International Monetary Fund
Overview
The International Monetary Fund (IMF) is an international organization that was established in 1944 to promote global economic stability and growth. The IMF's primary purpose is to ensure the stability of the international monetary system—the system of exchange rates and international payments that enables countries (and their citizens) to transact with each other. The organization's mandate has evolved over the years, and it now plays a central role in the management of balance of payments difficulties and international financial crises.
History
The IMF was conceived in July 1944 during the United Nations Monetary and Financial Conference, also known as the Bretton Woods Conference. Delegates from 44 countries participated in the conference, where they agreed on a framework for international economic cooperation after World War II, aimed at avoiding the destructive protectionist policies that had contributed to the Great Depression.
Structure and Governance
The IMF is governed by its member countries, through a complex structure that involves a variety of executive boards, committees, and voting systems.

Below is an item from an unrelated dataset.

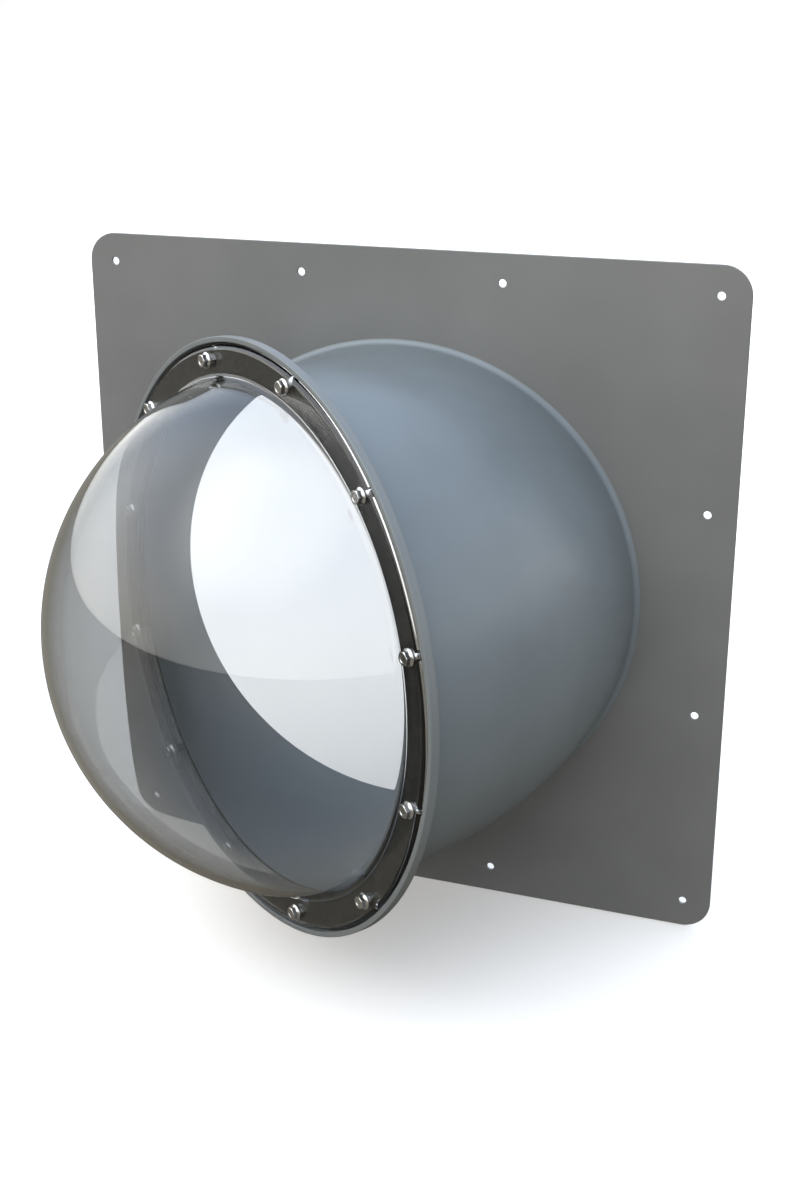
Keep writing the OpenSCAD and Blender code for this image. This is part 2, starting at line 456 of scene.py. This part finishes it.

The highest decision-making body of the IMF is the Board of Governors, which consists of one governor and one alternate governor from each member country, usually the top officials from the finance ministry or central bank.
Functions
The IMF's functions are primarily carried out through surveillance, financial assistance, and technical assistance. Surveillance involves the monitoring of economic and financial developments, and the provision of policy advice, aimed especially at crisis-prevention. The IMF also lends funds to member countries experiencing balance-of-payments problems, to prevent crises that could have damaging effects on the global economy. Technical assistance is provided to member countries to help them build the expertise and institutions they need to implement sound economic policies.
Criticisms and Controversies
Despite its pivotal role in the global economy, the IMF has been the subject of various criticisms and controversies. Critics argue that the conditions the IMF imposes on countries seeking its financial assistance are often too harsh, leading to negative effects on the social sector, particularly in health and education. Others claim that the IMF's policies often favor the developed world and exacerbate income inequalities.